A majority of players are apprehensive with the BCCI using SG white balls in domestic cricket. Why is it that you are trying to persist with it?

The way I look at it is to have more players in the market. If I am getting a similar quality of balls from another vendor, there is no harm in trying it out. Obviously it depends on the feedback from cricketers but it is a work in progress. It will take them some time to understand.

But look at the kind of challenges Test cricket poses to cricketers. When you play in India, you play with SG Test, you go to England you play with Dukes and in Australia, you get Kookaburra. The players have to adapt not only to the conditions but also to the difference in ball. We can have something like that in India as well. It is only a discussion. It'll take some more time to concretise.

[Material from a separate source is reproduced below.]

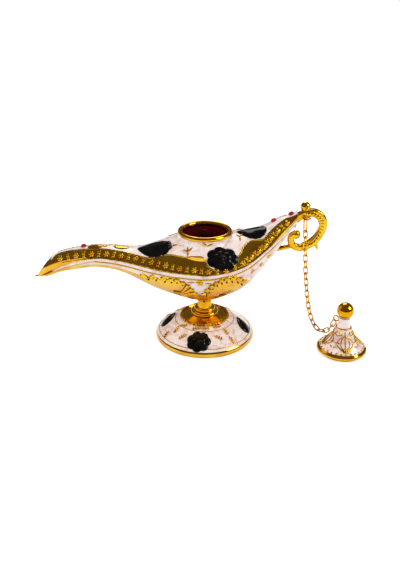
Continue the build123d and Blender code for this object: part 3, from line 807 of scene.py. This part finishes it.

Do you think it's high time we have a proper domestic calendar in place in advance?

The only reason we had the captains and coaches conclave so early this year because we want to freeze the calendar as soon as possible. The changes are inevitable depending on the nature of the game and the conditions available in India; not only the players and the state associations. But in general, we need to finalise the calendar as soon as possible. Maybe by April, we should be able to do that and give state associations and players enough time to prepare for the season.

Delhi cricketer Rishabh Pant takes a selfie with fans at a Ranji Trophy game.   -  PTI

 

How do you deal with the growing perception that Indian domestic cricket revolves solely around the IPL?

I am aware of that and I think we can change that perception. From the coming year, we will have more and more domestic games televised so that people realise that people, who play the IPL, develop from here. If you don't have a strong and robust domestic structure, you cannot have a good IPL because seven players from each team have to be Indians.

The franchise scouts pick talent from only from the domestic tournaments. People need to understand that. The IPL withstood the challenges of time and international cricket by being such a quality tournament because it belongs to a structure with such a healthy state of affairs.